Represents a shortest path query information. See the description of get_shortest_path method for details.

0: string source
1: string target
2: uint max_hop
3: preset_query query
message shortest_path_query {
  0: string source
  1: string target
  2: uint max_hop
  3: preset_query query
}

Usage of Properties and Queries

Properties and Queries are both represented as key-value pair like { 'key' : 'value', 'key2' : 'value2', ... }. The condition when a query matches to a property is: all keys in a query MUST exist in a property and the corresponding value which belongs to the query and the property MUST match exactly. The ordering of each key-value in property/query does not matter.

For example, this case matches:

query:    { 'key' : 'value' }
property: { 'key' : 'value', 'foo' : 'bar' }

This case does not match – same key but different value:

query:    { 'key' : 'wrong' }
property: { 'key' : 'value', 'foo' : 'bar' }

This case does not match – key spam does not exist in property:

query:    { 'key' : 'value', 'spam': 'ham' }
property: { 'key' : 'value', 'foo' : 'bar' }

Methods

service graph
string create_node()

Creates a node on the graph. Returns a node ID as string.

bool remove_node(0: string node_id)

Removes a node node_id from the graph.

bool update_node(0: string node_id, 1: map<string, string> property)

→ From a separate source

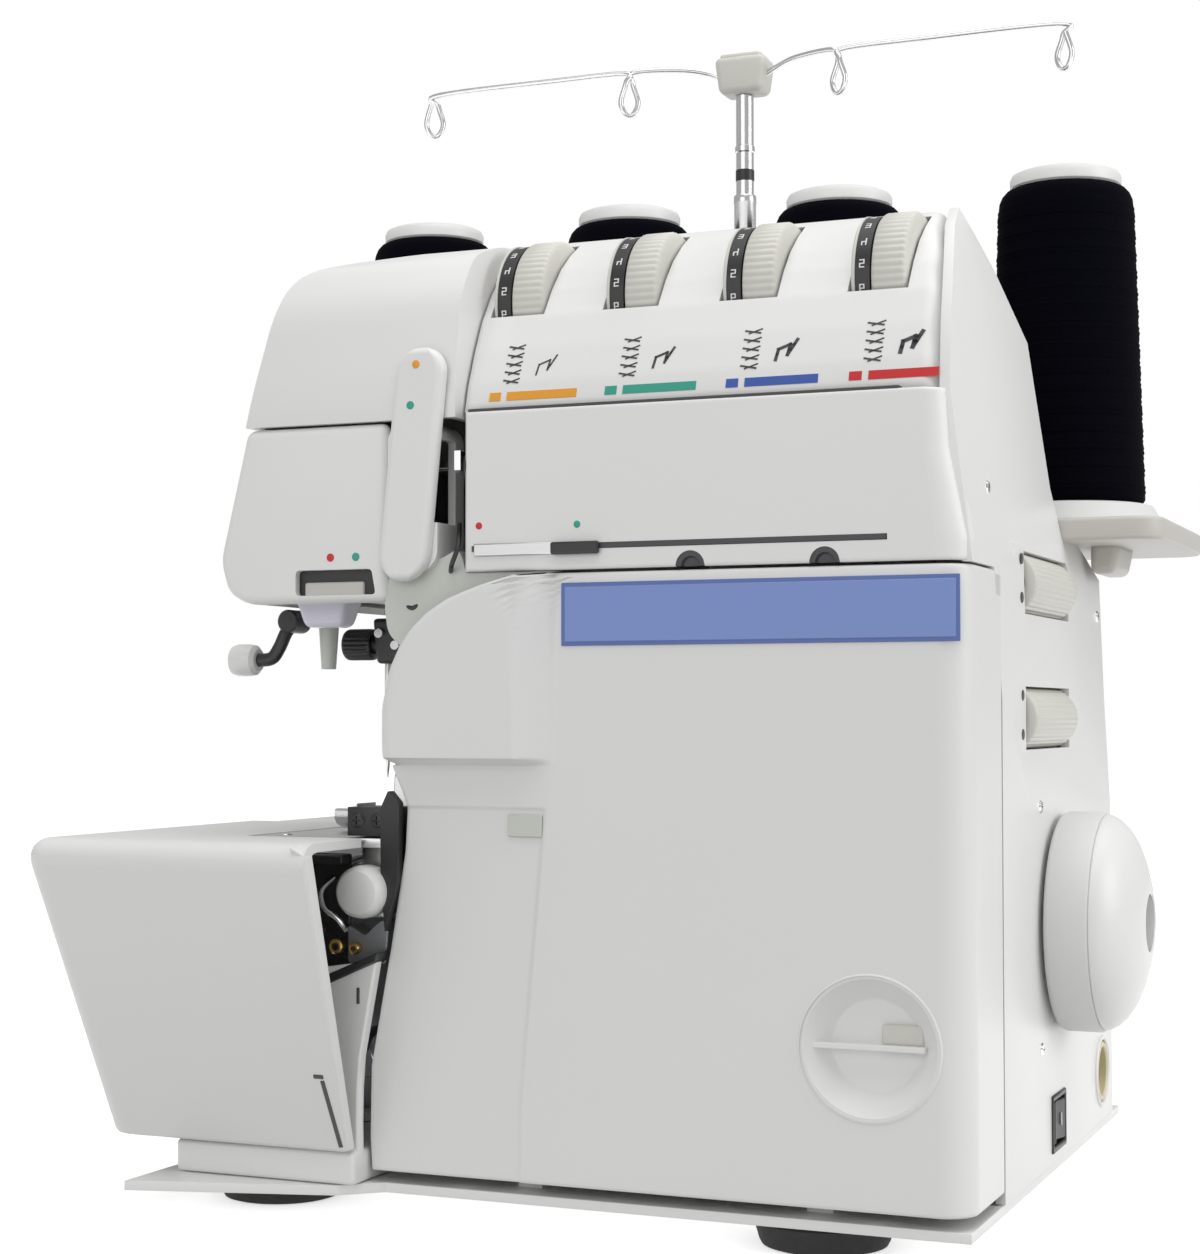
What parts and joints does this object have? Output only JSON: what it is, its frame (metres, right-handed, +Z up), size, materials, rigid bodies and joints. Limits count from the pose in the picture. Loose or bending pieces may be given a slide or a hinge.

Updates the property of the node node_id to property.

ulong create_edge(0: string node_id, 1: edge e)

Creates a link from e.source to e.target. Returns a edge ID as an unsigned long integer.

The link has a direction. For any two nodes, multiple links with the same direction can be created. In this case, property e.property can be associated to each link (see edge).

node_id must be the same value as e.source.

bool update_edge(0: string node_id, 1: ulong edge_id, 2: edge e)

Updates an existing edge edge_id with information e. Property will be replaced.

node_id must be the same value as e.source.

bool remove_edge(0: string node_id, 1: ulong edge_id)

Removes an edge edge_id. node_id must be an ID for the source node of the edge edge_id.

double get_centrality(0: string node_id, 1: int centrality_type, 2: preset_query query)

Calculates (gets the computed value) the centrality over the edges that match the preset query query. The query must be registered beforehand by using add_centrality_query.

centrality_type is a type of centrality. Currently, only 0 (PageRank centrality) can be specified.

Centrality is computed when mix runs, thus there may be a gap between the exact value of centrality and the computed value if there’re updates not mixed. See also the description of update_index.

bool add_centrality_query(0: preset_query query)

Adds a preset query query to the graph for centrality calculation.

bool add_shortest_path_query(0: preset_query query)

Adds a preset query query to the graph for shortest path calculation.

bool remove_centrality_query(0: preset_query query)

Removes a preset query query from the graph.

bool remove_shortest_path_query(0: preset_query query)

Removes a preset query query from the graph.

list<string> get_shortest_path(0: shortest_path_query query)

Calculates (from the precomputed data) a shortest path from query.source to query.target that matches the preset query. The query must be registered beforehand by using add_shortest_path_query. Returns a list of node IDs that represents a path from query.source to query.target.

If the shortest path from query.source to query.target cannot be found within query.max_hop hops, the result will be truncated.

Path-index tree may have a gap between the exact path and the computed path when in a distributed setup. See also the description of update_index.

bool update_index()

Runs mix locally. Do not use in distributed mode.

Some functions like get_centrality and get_shortest_path uses an index that is updated in the mix operation. In a standalone mode, mix is not automatically called thus users must call this API by themselves.

node get_node(0: string node_id)

Gets the node for a node node_id.

edge get_edge(0: string node_id, 1: ulong edge_id)

Gets the edge of an edge edge_id. node_id is an ID for the source node of the edge edge_id.